Pouring out the Third Bowl of Wine and Water
In April 2002 some friends from Michigan were led to send me a bottle of water from Lake Huron. After praying about it, we understood that on Passover (April 27) half of this water was to be poured out at the Islands of Peace in the Mississippi River not far from my office. The other half was to be poured out at Tabernacles, September 27, 2002, along with the bowl of wine.
I myself spent Passover in Arizona, where I had been invited to teach the word. So others poured out the water into the river on April 27. The reason for this alteration from normal procedure is yet unknown, but it seems to indicate a two-step fulfillment in regard to the outpouring of the Holy Spirit. It may also reflect the possible entry points into the Promised Land: Kadesh-barnea and the Jordan River. Recall that the people were supposed to enter Canaan at Tabernacles from the south at Kadesh-barnea, but because of their lack of faith, they ended up crossing the Jordan River on the east side of Canaan at Passover 38 years later.
Just before pouring out the bowls on September 27, 2002, my wife and I, along with Ron Oja, were led to fly to Seattle for special meetings on the first days of the feast of Tabernacles, the weekend of September 20-22. These meetings were hosted and directed by a woman named Sitareh, whose revelation it was to do this.
The theme was “The Priesthood,” and these meetings signified the crossing of the Jordan River as well. Seventy of us were at the gathering, representing the Melchizedek priesthood.

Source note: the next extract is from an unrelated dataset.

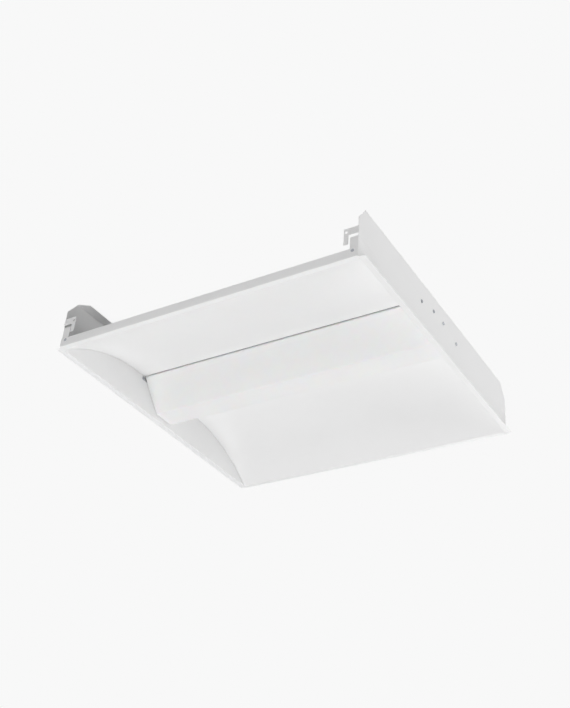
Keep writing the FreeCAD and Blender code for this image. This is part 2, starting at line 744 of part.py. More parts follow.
keep("tray_bushing", tray_bushing())
for front in (-1, 1):
    keep("output_leads_red", output_lead(front, output_port_y[0], bushing_lead_x, red_bushing_y))
    keep("output_leads_black", output_lead(front, output_port_y[1], -bushing_lead_x, black_bushing_y))
socket_x = disconnect_x + disconnect_size[0]
keep("disconnect_plug", disconnect_half((disconnect_x, socket_x), disconnect_x))
keep("disconnect_socket", disconnect_half((socket_x, socket_x + socket_length), socket_x + socket_length))
keep("supply_lead_black", lead(supply_route(input_port_y[0], disconnect_port_y()[0]), lead_radius))
keep("supply_lead_white", lead(supply_route(input_port_y[1], disconnect_port_y()[1]), lead_radius))
keep("earth_lead_green", lead(earth_route(), lead_radius))
keep("earth_terminal", earth_terminal())
keep("earth_screw", pan_screw(earth_at + (tray_top + sheet,), (0, 0, -1), earth_head_radius, earth_head_height,
                              earth_screw_radius, earth_screw_length))


# ---- basket -------------------------------------------------------------------------------------------------------
def basket_side_y(z, inset):
    """How far from the middle the basket's sloping side is at a height, inset square to itself."""
    outside = basket_bottom_half + (z - basket_bottom) / math.tan(basket_slope)
    return outside - inset / math.sin(basket_slope)


def basket_outline(inset, top):
    """Half of the trough at an inset: top of the flange, the shoulder, then the bottom corner."""
    flange_y = basket_top_half - inset
    shoulder = basket_shoulder + inset * (1 / math.cos(basket_slope) - math.tan(basket_slope))
    floor = basket_bottom + inset
    return [(-flange_y, top), (-flange_y, shoulder), (-basket_side_y(floor, inset), floor)]


def basket_diffuser():
    """Extruded frosted trough: sloping sides, upright flanges and a hem turned in from each."""
    under_hem = basket_top - basket_wall
    hem_y = basket_top_half - basket_hem
    outer = mirrored(basket_outline(0, basket_top))
    inner = mirrored([(-hem_y, basket_top), (-hem_y, under_hem)] + basket_outline(basket_wall, under_hem))
    body = along_x(outer + inner[::-1], (-cap_in_x, cap_in_x))
    corners = [edge for edge in body.Edges if is_bottom_corner(edge)]
    return body.makeFillet(basket_edge_radius, corners)


def is_bottom_corner(edge):
    """Whether an edge runs along one of the basket's two outer bottom corners."""
    middle = edge.CenterOfMass
    low = abs(middle.z - basket_bottom) < hole_fit
    return low and abs(abs(middle.y) - basket_bottom_half) < hole_fit


def basket_end_cap(side):
    """Moulded cap: closes the trough, plugs into it and carries the pivot ear."""
    outer = side * cap_out_x
    inner = side * cap_in_x
    hem_y = basket_top_half - basket_hem
    ears = [(-hem_y, basket_shoulder), (-hem_y, basket_top)]
    plate = along_x(mirrored(ears + basket_outline(0, basket_top)), (inner, outer))
    corners = [edge for edge in plate.Edges if is_bottom_corner(edge)]
    plate = plate.makeFillet(basket_edge_radius, corners)
    near_inset = basket_wall + skirt_fit
    far_inset = near_inset + skirt_wall
    skirt_top = basket_top - basket_wall - skirt_fit
    outside = mirrored(basket_outline(near_inset, skirt_top))
    inside = mirrored(basket_outline(far_inset, skirt_top))
    skirt = along_x(outside + inside[::-1], (inner, inner - side * skirt_depth))
    ear = rod(pivot_ear_radius, (inner,) + pivot, (outer,) + pivot)
    body = joined(plate, skirt, ear)
    body = body.cut(rod(pivot_radius + pivot_fit, (inner - side,) + pivot, (outer + side,) + pivot))
    dimple = catch_bump_at()
    floor = outer - side * catch_relief
    relief = block((outer, floor), (-basket_top_half, dimple[0] + 2 * dimple_radius + catch_clearance),
                   (catch_screw[1] - head_radius - catch_clearance, basket_top))
    return body.cut(relief).cut(rod(dimple_radius, (floor - side * dimple_depth,) + dimple, (floor,) + dimple))


def catch_bump_at():
    """Where the catch's bump meets the end cap, as (y, z)."""
    y = -basket_side_y(catch_screw[1], 0) + 2 * dimple_radius
    return (y, catch_screw[1])


def catch_spring(side):
    """Spring leaf on the end plate, with a bump that faces the basket's end cap."""
    face = side * plate_in_x
    leaf_face = face - side * catch_leaf
    bump = catch_bump_at()
    tip = face - side * (cap_gap + catch_relief - catch_bump_gap)
    leaf = block((face, leaf_face), (catch_screw[0] - head_radius, bump[0] + 2 * dimple_radius),
                 (catch_screw[1] - head_radius, catch_screw[1] + head_radius))
    body = joined(leaf, taper(dimple_radius, dimple_radius / 2, (leaf_face,) + bump, (tip,) + bump))
    return body.cut(rod(shank_radius + hole_fit, (face,) + catch_screw, (leaf_face,) + catch_screw))


def basket_rail(front):
    """Angle that stiffens a hem: a leaf on top of it and a leg down its free edge."""
    hem_y = basket_top_half - basket_hem
    leg_face = front * hem_y
    leg_back = front * (hem_y - rail_sheet)
    top = basket_top + rail_sheet
    outline = [(leg_back, top), (leg_back, basket_top - rail_leg), (leg_face, basket_top - rail_leg),
               (leg_face, basket_top), (front * (hem_y + rail_lap - skirt_wall), basket_top),
               (front * (hem_y + rail_lap - skirt_wall), top)]
    half_length = cap_in_x - skirt_depth - skirt_fit
    return along_x(outline, (-half_length, half_length))


def pivot_pin(side):
    """Headed pin through the end plate into the basket's end cap."""
    outer = side * plate_out_x
    head = pan_screw((outer,) + pivot, (-side, 0, 0), head_radius, head_height, pivot_radius,
                     sheet + cap_gap + cap_thickness - dimple_depth)
    return head


keep("basket_diffuser", basket_diffuser())
for front, row in ((-1, "near"), (1, "far")):
    keep("basket_rail_" + row, basket_rail(front))
for side, end in ((-1, "left"), (1, "right")):
    keep("basket_end_cap_" + end, basket_end_cap(side))
    keep("basket_pivot_pin_" + end, pivot_pin(side))
    keep("catch_spring_" + end, catch_spring(side))
    for place in (catch_screw,) + tray_screws_at:
        keep("end_plate_screws", pan_screw((side * plate_out_x,) + place, (-side, 0, 0)))


# ---- one STEP file for each node ------------------------------------------------------------------------------------
os.makedirs("parts", exist_ok=True)
for name, solids in NODES.items():
    shape = solids[0] if len(solids) == 1 else Part.makeCompound(solids)
    shape.exportStep("parts/%s.step" % name)
    print(name, len(solids), "valid" if shape.isValid() else "NOT VALID", "%.1f mm3" % shape.Volume)
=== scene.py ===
import math
import bmesh
import bpy
import numpy as np
from mathutils import Matrix, Vector


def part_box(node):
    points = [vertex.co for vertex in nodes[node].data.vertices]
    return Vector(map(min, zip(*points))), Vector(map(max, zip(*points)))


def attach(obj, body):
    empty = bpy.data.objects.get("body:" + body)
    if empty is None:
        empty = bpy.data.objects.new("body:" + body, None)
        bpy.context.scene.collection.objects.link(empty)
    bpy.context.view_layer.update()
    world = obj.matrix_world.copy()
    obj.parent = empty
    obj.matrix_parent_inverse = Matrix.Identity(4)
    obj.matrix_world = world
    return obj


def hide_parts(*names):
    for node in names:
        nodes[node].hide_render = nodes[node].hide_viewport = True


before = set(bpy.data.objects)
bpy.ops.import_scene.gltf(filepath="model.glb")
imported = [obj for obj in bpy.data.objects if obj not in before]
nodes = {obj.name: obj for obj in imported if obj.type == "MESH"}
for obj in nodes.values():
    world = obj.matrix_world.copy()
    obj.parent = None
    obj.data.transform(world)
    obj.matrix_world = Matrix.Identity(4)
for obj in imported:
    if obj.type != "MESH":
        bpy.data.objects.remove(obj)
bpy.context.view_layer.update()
scene = bpy.context.scene

# ---- camera -------------------------------------------------------------------------------------
# The light hangs with its opening downwards, and the camera looks up at it from below its near
# right corner, 1.9 m away and rolled a few degrees.
focal_length = 54.68                            # mm, on a sensor of 36 mm along the longer side
camera_place = Vector((0.9015, -1.4085, -0.993))
camera_aim = Vector((0.054, -0.1154, 0.0))      # where the line of sight meets the ceiling plane
camera_roll = math.radians(4.4)

camera = bpy.data.objects.new("camera", bpy.data.cameras.new("camera"))
camera.data.lens = focal_length
sight = (camera_aim - camera_place).to_track_quat("-Z", "Y").to_matrix().to_4x4()
roll = Matrix.Rotation(camera_roll, 4, "Z")
camera.matrix_world = Matrix.Translation(camera_place) @ sight @ roll
scene.collection.objects.link(camera)
scene.camera = camera
scene.view_settings.view_transform = "Standard"


# ---- studio -------------------------------------------------------------------------------------
# A pale floor 2.4 m below, an even pale surround whose light fades out above the horizon, and
# large soft lamps. The camera, reflections and glass see the surround as its own colour.
def linear(hexcode, alpha=1.0):
    """sRGB hex colour as linear red, green, blue and alpha."""
    srgb = np.array([int(hexcode[i:i + 2], 16) for i in (1, 3, 5)]) / 255
    rgb = np.where(srgb <= 0.04045, srgb / 12.92, ((srgb + 0.055) / 1.055) ** 2.4)
    return (*rgb.tolist(), alpha)


def add_node(tree, kind, inputs=None, **settings):
    """Adds a shader node with its settings. An input is a value, or another node's output."""
    made = tree.nodes.new("ShaderNode" + kind)
    for name, value in settings.items():
        setattr(made, name, value)
    for name, value in (inputs or {}).items():
        if isinstance(value, bpy.types.NodeSocket):
            tree.links.new(value, made.inputs[name])
        else:
            made.inputs[name].default_value = value
    return made


surround_colour = linear("#F8F8F8")
surround_level = 0.30
surround_fade = 0.45            # the light fades out over this much of the direction's height
floor_drop = 2.4
floor_half = 60.0
floor_plain = 0.92              # share that the camera sees plain, the rest keeps light and shadow

world = bpy.data.worlds.new("studio")
scene.world = world
world.use_nodes = True
tree = world.node_tree
tree.nodes.clear()
rays = add_node(tree, "LightPath")
seen = add_node(tree, "Math", {0: rays.outputs["Is Camera Ray"], 1: rays.outputs["Is Glossy Ray"]},
                operation="MAXIMUM")
seen = add_node(tree, "Math", {0: seen.outputs[0], 1: rays.outputs["Is Transmission Ray"]},
                operation="MAXIMUM")
direction = add_node(tree, "SeparateXYZ", {0: add_node(tree, "TexCoord").outputs["Generated"]})
strength = add_node(tree, "MapRange", {"Value": direction.outputs["Z"], "From Max": surround_fade,
                                       "To Min": surround_level, "To Max": 0.0},
                    interpolation_type="SMOOTHSTEP")
lighting = add_node(tree, "Background", {"Color": (1, 1, 1, 1), "Strength": strength.outputs[0]})
backdrop = add_node(tree, "Background", {"Color": surround_colour, "Strength": 1.0})
both = add_node(tree, "MixShader", {0: seen.outputs[0], 1: lighting.outputs[0],
                                    2: backdrop.outputs[0]})
add_node(tree, "OutputWorld", {"Surface": both.outputs[0]})

floor_mesh = bpy.data.meshes.new("floor")
floor_mesh.from_pydata([(x * floor_half, y * floor_half, -floor_drop) for x, y in
                        ((-1, -1), (1, -1), (1, 1), (-1, 1))], [], [(0, 1, 2, 3)])
floor = bpy.data.objects.new("floor", floor_mesh)
scene.collection.objects.link(floor)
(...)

As priests of God, we prophetically carried the Ark of the Covenant into the Jordan, drying up the river so that the rest of the people could enter the Promised Land.
When we returned to Minneapolis, we poured out the third bowl of wine, along with the second half of the bowl of water from Lake Huron, at the Islands of Peace. In doing this, we again bore witness to the word of God in regard to judgment (wine) and the outpouring of the Spirit (water). In no case should it be understood that we were initiating anything. We were simply bearing an earthly witness to the heavenly plan as directed by the Holy Spirit.